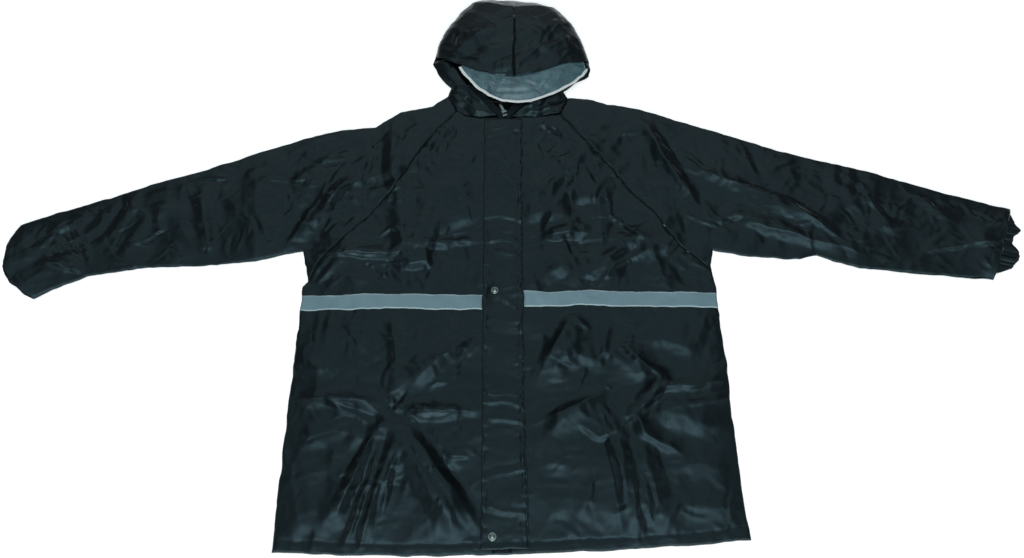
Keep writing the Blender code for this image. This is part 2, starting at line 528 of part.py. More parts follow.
def add_cheek(side, collar_top, edge, brim_corner, sign, look):
    """The hood's side below the brim: rows climb from the collar's top edge to the brim."""
    x, y = brim_corner
    low = [point for point in edge if point[1] < y - CHEEK_EDGE_DROP]
    outer = along([collar_top[-1, :2], *low[1:], (x, y - CHEEK_TOP_DROP)], CHEEK_ROWS)
    face = along([collar_top[0, :2], (x - sign * CHEEK_WIDTH, y - CHEEK_FACE_DROP)], CHEEK_ROWS)
    grid = between(face, outer, COLLAR_COLUMNS)
    grid[0] = collar_top[:, :2]
    share = np.linspace(0, 1, CHEEK_ROWS + 1)[:, None]
    arch = np.cos(math.pi / 2 * np.linspace(0, 1, COLLAR_COLUMNS + 1))[None, :]
    top = UPPER_EDGE_MID + (CHEEK_MID - UPPER_EDGE_MID) * arch
    height = collar_top[None, :, 2] * (1 - share) + top * share
    add_cloth(f"hood_cheek_{side}", step_in(at_height(grid, height), CHEEK_STEP), look)


def visor_edges():
    """The film's upper edge, tucked under the brim, and its free edge, as (x, y, height)."""
    free = along(VISOR_ARC, VISOR_COLUMNS)
    x = free[:, 0] + (HOOD_SEAM_X - free[:, 0]) * VISOR_NARROWER
    y = np.maximum(np.interp(x, *np.array(BRIM, float).T), free[:, 1]) + VISOR_TUCK
    inner = np.stack([x, y, brim_dome(x) - VISOR_BELOW_BRIM], axis=1)
    share = np.abs(np.linspace(-1, 1, len(free))) ** 3
    height = VISOR_EDGE_MID + (inner[:, 2] - VISOR_CORNER_DROP - VISOR_EDGE_MID) * share
    return inner, np.concatenate([free, height[:, None]], axis=1)


def add_visor(film, binding):
    inner, free = visor_edges()
    grid = between(inner, free, VISOR_ROWS)
    grid[..., 2] += VISOR_BELLY * np.sin(math.pi * np.linspace(0, 1, VISOR_ROWS + 1))[None, :]
    add_cloth("visor", grid, film, wall=VISOR_WALL)
    ahead = np.gradient(free, axis=0)
    outward = np.stack([ahead[:, 1], -ahead[:, 0], 0 * ahead[:, 0]], axis=1)
    outward /= np.linalg.norm(outward, axis=1, keepdims=True)
    near = free + outward * SEAM_GAP * 1.5
    add_cloth("visor_binding", between(near, near + outward * BINDING_WIDTH, 1), binding,
              wall=BINDING_WALL)


def add_tape(name, line, look):
    """Reflective tape laid along a line on a front, standing off it by a small gap."""
    middle = along(line, TAPE_COLUMNS)
    up = np.array([0.0, TAPE_WIDTH / 2])
    grid = between(middle - up, middle + up, 2)
    above = (CLOTH + TAPE_WALL) / 2 + LAYER_GAP
    add_cloth(name, upper_height(grid, above), look, TAPE_WALL)


def add_flap(look):
    grid = between(along(FLAP_EDGE, FLAP_ROWS), along(FLAP_SEAM, FLAP_ROWS), FLAP_COLUMNS)
    add_cloth("storm_flap", upper_height(grid, CLOTH + LAYER_GAP), look)


def height_at(x, y, above=0.0):
    return float(upper_height(np.array([[[x, y]]], float), above)[0, 0, 2])


def add_snap(name, x, y, look):
    """A domed snap cap, turned from its profile."""
    base = height_at(x, y, CLOTH + LAYER_GAP) + CLOTH / 2 + SNAP_LIFT
    turns = [2 * math.pi * k / SNAP_SIDES for k in range(SNAP_SIDES)]
    points = [(x + SNAP_RADIUS * r * math.cos(turn), y + SNAP_RADIUS * r * math.sin(turn),
               base + SNAP_HEIGHT * h) for r, h in SNAP_PROFILE for turn in turns]
    faces = [tuple(range(SNAP_SIDES))[::-1]]
    top = (len(SNAP_PROFILE) - 1) * SNAP_SIDES
    for a in range(top):
        b = a + 1 if (a + 1) % SNAP_SIDES else a + 1 - SNAP_SIDES
        faces.append((a, b, b + SNAP_SIDES, a + SNAP_SIDES))
    faces.append(tuple(range(top, top + SNAP_SIDES)))
    add_object(name, points, faces, look)


def box_points(centre, size):
    return [(centre[0] + size[0] * a / 2, centre[1] + size[1] * b / 2, centre[2] + size[2] * c / 2)
            for c in (-1, 1) for b in (-1, 1) for a in (-1, 1)]


BOX_FACES = [(0, 2, 3, 1), (4, 5, 7, 6), (0, 1, 5, 4), (2, 6, 7, 3), (0, 4, 6, 2), (1, 3, 7, 5)]


def boolean(obj, other, operation):
    """Joins or cuts obj with other, which is then hidden from the render."""
    modifier = obj.modifiers.new(operation.lower(), "BOOLEAN")
    modifier.operation = operation
    modifier.object = other
    modifier.solver = "EXACT"
    other.hide_render = True
    other.display_type = "WIRE"


def add_rod(name, centre, radius, length, look, sides=16):
    """A round rod along the slider's cross axis."""
    points = [(centre[0] + end * length / 2, centre[1] + radius * math.cos(2 * math.pi * k / sides),
               centre[2] + radius * math.sin(2 * math.pi * k / sides))
              for end in (-1, 1) for k in range(sides)]
    faces = [tuple(range(sides)), tuple(range(sides, 2 * sides))[::-1]]
    faces += [(k, k + sides, (k + 1) % sides + sides, (k + 1) % sides) for k in range(sides)]
    return add_object(name, turned(points, centre[:2]), faces, look)


def turned(points, centre):
    """Points turned with the slider, about an upright line through it."""
    turn = np.array([[math.cos(SLIDER_TURN), -math.sin(SLIDER_TURN)],
                     [math.sin(SLIDER_TURN), math.cos(SLIDER_TURN)]])
    points = np.array(points, float)
    points[:, :2] = (points[:, :2] - centre) @ turn.T + centre
    return points


def slider_base():
    return height_at(*SLIDER_AT) + CLOTH / 2 + SLIDER_LIFT


def set_origin(obj, point):
    """Puts an object's origin at a point, in millimetres, and leaves its shape in place."""
    point = np.array(point) * MM
    obj.data.transform(Matrix.Translation(-Vector(point)))
    obj.location = point


def pull_axis_height():
    return slider_base() + SLIDER_SIZE[2] + EYE_RADIUS + EYE_LIFT


def add_slider(look):
    """The slider's body, with two lugs and the pin between them."""
    base, axis_z = slider_base(), pull_axis_height()
    x, y = SLIDER_AT
    body = add_object("zip_slider", turned(box_points((x, y, base + SLIDER_SIZE[2] / 2), SLIDER_SIZE),
                                           SLIDER_AT), BOX_FACES, look, False)
    bevel = body.modifiers.new("rounded", "BEVEL")
    bevel.width, bevel.segments = SLIDER_ROUNDING * MM, 2
    lug_low = base + SLIDER_SIZE[2] - LUG_SINK
    lug_height = axis_z + PIN_RADIUS + LUG_OVER_PIN - lug_low
    for k, sign in enumerate((-1, 1)):
        centre = (x + sign * (LUG_APART + LUG_SIZE[0]) / 2, y, lug_low + lug_height / 2)
        lug = add_object(f"lug_{k}", turned(box_points(centre, (*LUG_SIZE, lug_height)), SLIDER_AT),
                         BOX_FACES, look, False)
        boolean(body, lug, "UNION")
    pin = add_rod("pin", (x, y, axis_z), PIN_RADIUS, LUG_APART + LUG_SIZE[0], look)
    boolean(body, pin, "UNION")


def add_pull(look):
    """The pull tab, lying towards the hood, with a round eye that turns on the slider's pin."""
    x, y, z = *SLIDER_AT, pull_axis_height()
    reach = PULL_SIZE[1] - EYE_RADIUS
    box = box_points((x, y + reach / 2 + EYE_BORE, z), (PULL_SIZE[0], reach, PULL_SIZE[2]))
    tab = add_object("zip_pull", turned(box, SLIDER_AT), BOX_FACES, look, False)
    eye = add_rod("eye", (x, y, z), EYE_RADIUS, PULL_SIZE[0] + EYE_WIDER, look, 20)
    boolean(tab, eye, "UNION")
    hole = add_rod("pull_hole", (x, y, z), EYE_BORE, PULL_SIZE[0] + 2, look, 20)
    boolean(tab, hole, "DIFFERENCE")
    set_origin(tab, (x, y, z))


def main():
    for obj in list(bpy.data.objects):
        bpy.data.objects.remove(obj)
    shell = material("coated_polyester", NAVY_BLACK, 0.35)
    tape = material("reflective_tape", TAPE_GREY, 0.4)
    film = material("clear_film", FILM_GREY, 0.2)
    white = material("white_binding", WHITE, 0.5)
    metal = material("plated_snap", STEEL, 0.3, 1.0)
    zip_look = material("zip_nylon", ZIP_BLACK, 0.5)

    add_back(shell)
    closing = ZIP_TAPE + ZIP_SEAM_GAP
    add_front("front_right", SIDE_RIGHT, RAGLAN_RIGHT, NECK_RIGHT, ZIP_X - closing, shell)
    add_front("front_left", SIDE_LEFT, RAGLAN_LEFT, NECK_LEFT, ZIP_X + closing, shell)
    wrist = add_sleeve("right", SLEEVE_RIGHT, RAGLAN_RIGHT, BACK_RAGLAN_TOP_RIGHT, SHOULDER_RIGHT, shell)
    add_cuff("right", *wrist, CUFF_FRILL_RIGHT, shell)
    wrist = add_sleeve("left", SLEEVE_LEFT, RAGLAN_LEFT, BACK_RAGLAN_TOP_LEFT, SHOULDER_LEFT, shell)
    add_cuff("left", *wrist, CUFF_FRILL_LEFT, shell)

    add_zip_tape("right", -1, COLLAR_CORNER_RIGHT, zip_look)
    add_zip_tape("left", 1, COLLAR_CORNER_LEFT, zip_look)
    add_flap(shell)
    for k, (x, y) in enumerate(SNAP_PLACES):
        add_snap(f"snap_{k + 1}", x, y, metal)
    add_tape("tape_right", TAPE_RIGHT_Y, tape)
    add_tape("tape_left", TAPE_LEFT_Y, tape)

    add_collar_back(shell)
    top_right = add_collar_half("right", NECK_RIGHT, SHOULDER_RIGHT, COLLAR_SIDE_RIGHT,
                                COLLAR_CORNER_RIGHT, -1, shell)
    top_left = add_collar_half("left", NECK_LEFT, SHOULDER_LEFT, COLLAR_SIDE_LEFT,
                               COLLAR_CORNER_LEFT, 1, shell)
    add_hood_back(shell)
    add_cloth("hood_crown_right", crown_grid(HOOD_EDGE_RIGHT, -1), shell)
    add_cloth("hood_crown_left", crown_grid(HOOD_EDGE_LEFT, 1), shell)
    add_cheek("right", top_right, HOOD_EDGE_RIGHT, BRIM[0], -1, shell)
    add_cheek("left", top_left, HOOD_EDGE_LEFT, BRIM[-1], 1, shell)
    add_visor(film, white)
    add_slider(metal)
    add_pull(metal)


main()
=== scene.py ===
import math

import bpy
import numpy as np
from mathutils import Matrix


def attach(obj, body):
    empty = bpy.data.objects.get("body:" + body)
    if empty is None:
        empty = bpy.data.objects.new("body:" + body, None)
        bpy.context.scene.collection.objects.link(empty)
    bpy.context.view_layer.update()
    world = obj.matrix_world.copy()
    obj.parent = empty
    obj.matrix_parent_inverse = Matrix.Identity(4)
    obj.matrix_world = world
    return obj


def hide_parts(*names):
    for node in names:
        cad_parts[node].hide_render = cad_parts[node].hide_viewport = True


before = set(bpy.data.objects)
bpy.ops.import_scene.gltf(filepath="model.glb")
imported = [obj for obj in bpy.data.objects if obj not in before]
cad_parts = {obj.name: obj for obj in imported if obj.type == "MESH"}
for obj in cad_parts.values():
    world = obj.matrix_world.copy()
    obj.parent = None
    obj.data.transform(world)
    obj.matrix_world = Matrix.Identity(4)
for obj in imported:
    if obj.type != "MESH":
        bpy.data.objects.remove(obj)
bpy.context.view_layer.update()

# ---- Back panel -------------------------------------------------------------------------
# One panel of black polyester taffeta with a thin glossy coating. It lies on the table under
# everything else, pressed flat, so its creases are low. Every table here is in millimetres.
MM = 0.001
WALL = 0.5  # the cloth as drawn; the real one is about 0.25
SEAM_Z = 1.45  # height of the line where the upper and the lower layer meet
ROLL = 3.2  # each layer turns down to that line over this distance
BACK_TOP_Z, BACK_CREASE = 0.75, 0.28
FLOOR_GAP = 0.06  # the lowest that the cloth's underside comes to the table

SIDE_RIGHT = [(-329, -434), (-331, -348), (-332, -182), (-332, -38), (-333, -17), (-326, -6)]
SIDE_LEFT = [(331, -416), (327, -383), (326, -313), (324, -240), (324, -202), (327, -176),
             (325, -102), (324, -38), (325, -17), (323, -4)]
HEM = [(-329, -434), (-175, -439), (0, -437), (132, -431), (264, -423), (331, -416)]
SHOULDER_RIGHT, SHOULDER_LEFT = (-115, 380), (100, 374)
BACK_NECK = [(-80, 370), (-40, 366), (0, 364.5), (36, 366), (72, 370)]
# Each sleeve's stations: (top x, top y, underarm x, underarm y, bulge towards the wrist)
SLEEVE_RIGHT = [
    (-140, 356, -331, 20, 0), (-199, 341, -340, 50, 0), (-240, 307, -364, 45, 0),
    (-300, 300, -414, 32, 0), (-364, 281, -470, 26, 0), (-443, 248, -530, 22, 0),
    (-521, 216, -592, 19, 0), (-600, 187, -640, 11, 4), (-673, 157, -680, 4, 8),
    (-740, 131, -714, -13, 14), (-785, 113, -740, -29, 26), (-809, 103, -755, -39, 33),
]
SLEEVE_LEFT = [
    (135, 371, 320, 25, 0), (172, 359, 327, 53, 0), (228, 348, 364, 44, 0),
    (283, 325, 415, 38, 0), (338, 303, 466, 35, 0), (392, 283, 494, 43, 0),
    (445, 261, 518, 33, 0), (510, 239, 560, 19, 0), (576, 220, 620, 12, 0),
    (628, 203, 660, 8, 0), (679, 184, 692, 5, 0), (729, 166, 722, 1, 2),
    (785, 148, 750, -1, 2), (830, 133, 768, -3, 2),
]


def at_shares(line, shares):
    """Points at the given shares of a line's length: linear between its own points."""
    line = np.array(line, float)
    run = np.concatenate([[0], np.cumsum(np.linalg.norm(np.diff(line, axis=0), axis=1))])
    at = np.asarray(shares) * run[-1]
    return np.stack([np.interp(at, run, line[:, k]) for k in range(line.shape[1])], axis=1)


ROLL_STEPS = (0.5, 1.2, 2.1)  # extra rows at a turned edge, so that the turn is round


def steps(length, step, edges=(0, 0)):
    """Shares from 0 to 1, even steps apart, with closer ones at each end that has an edge."""
    shares = np.linspace(0, 1, max(2, round(length / step) + 1))
    close = np.array(ROLL_STEPS) / length
    return np.unique(np.concatenate([shares, *[close] * edges[0], *[1 - close] * edges[1]]))


def coons(left, right, low, high, rows, columns):
    """Grid between four edges: the two ruled surfaces added, less the corners' blend."""
    t, s = rows[:, None, None], columns[None, :, None]
    left, right = at_shares(left, rows)[:, None], at_shares(right, rows)[:, None]
    low, high = at_shares(low, columns)[None], at_shares(high, columns)[None]
    corners = ((1 - t) * ((1 - s) * left[0, 0] + s * right[0, 0])
               + t * ((1 - s) * left[-1, 0] + s * right[-1, 0]))
    return (1 - s) * left + s * right + (1 - t) * low + t * high - corners


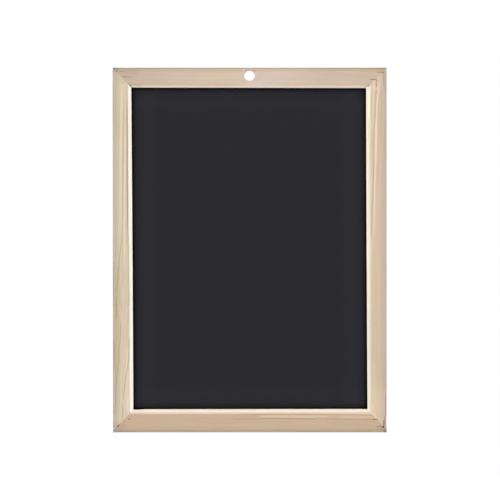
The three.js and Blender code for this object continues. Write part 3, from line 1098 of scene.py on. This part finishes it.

-------------------------

▶ **Instructions for the task**: Each line from the line with "-1, COLLAR_CORNER_RIGHT, zip_look)" to the line with "in imported if" is to be echoed exactly; both boundary lines are included, and nothing else is to be output.

▶ **Answer to this task**:
    add_zip_tape("right", -1, COLLAR_CORNER_RIGHT, zip_look)
    add_zip_tape("left", 1, COLLAR_CORNER_LEFT, zip_look)
    add_flap(shell)
    for k, (x, y) in enumerate(SNAP_PLACES):
        add_snap(f"snap_{k + 1}", x, y, metal)
    add_tape("tape_right", TAPE_RIGHT_Y, tape)
    add_tape("tape_left", TAPE_LEFT_Y, tape)

    add_collar_back(shell)
    top_right = add_collar_half("right", NECK_RIGHT, SHOULDER_RIGHT, COLLAR_SIDE_RIGHT,
                                COLLAR_CORNER_RIGHT, -1, shell)
    top_left = add_collar_half("left", NECK_LEFT, SHOULDER_LEFT, COLLAR_SIDE_LEFT,
                               COLLAR_CORNER_LEFT, 1, shell)
    add_hood_back(shell)
    add_cloth("hood_crown_right", crown_grid(HOOD_EDGE_RIGHT, -1), shell)
    add_cloth("hood_crown_left", crown_grid(HOOD_EDGE_LEFT, 1), shell)
    add_cheek("right", top_right, HOOD_EDGE_RIGHT, BRIM[0], -1, shell)
    add_cheek("left", top_left, HOOD_EDGE_LEFT, BRIM[-1], 1, shell)
    add_visor(film, white)
    add_slider(metal)
    add_pull(metal)


main()
=== scene.py ===
import math

import bpy
import numpy as np
from mathutils import Matrix


def attach(obj, body):
    empty = bpy.data.objects.get("body:" + body)
    if empty is None:
        empty = bpy.data.objects.new("body:" + body, None)
        bpy.context.scene.collection.objects.link(empty)
    bpy.context.view_layer.update()
    world = obj.matrix_world.copy()
    obj.parent = empty
    obj.matrix_parent_inverse = Matrix.Identity(4)
    obj.matrix_world = world
    return obj


def hide_parts(*names):
    for node in names:
        cad_parts[node].hide_render = cad_parts[node].hide_viewport = True


before = set(bpy.data.objects)
bpy.ops.import_scene.gltf(filepath="model.glb")
imported = [obj for obj in bpy.data.objects if obj not in before]
cad_parts = {obj.name: obj for obj in imported if obj.type == "MESH"}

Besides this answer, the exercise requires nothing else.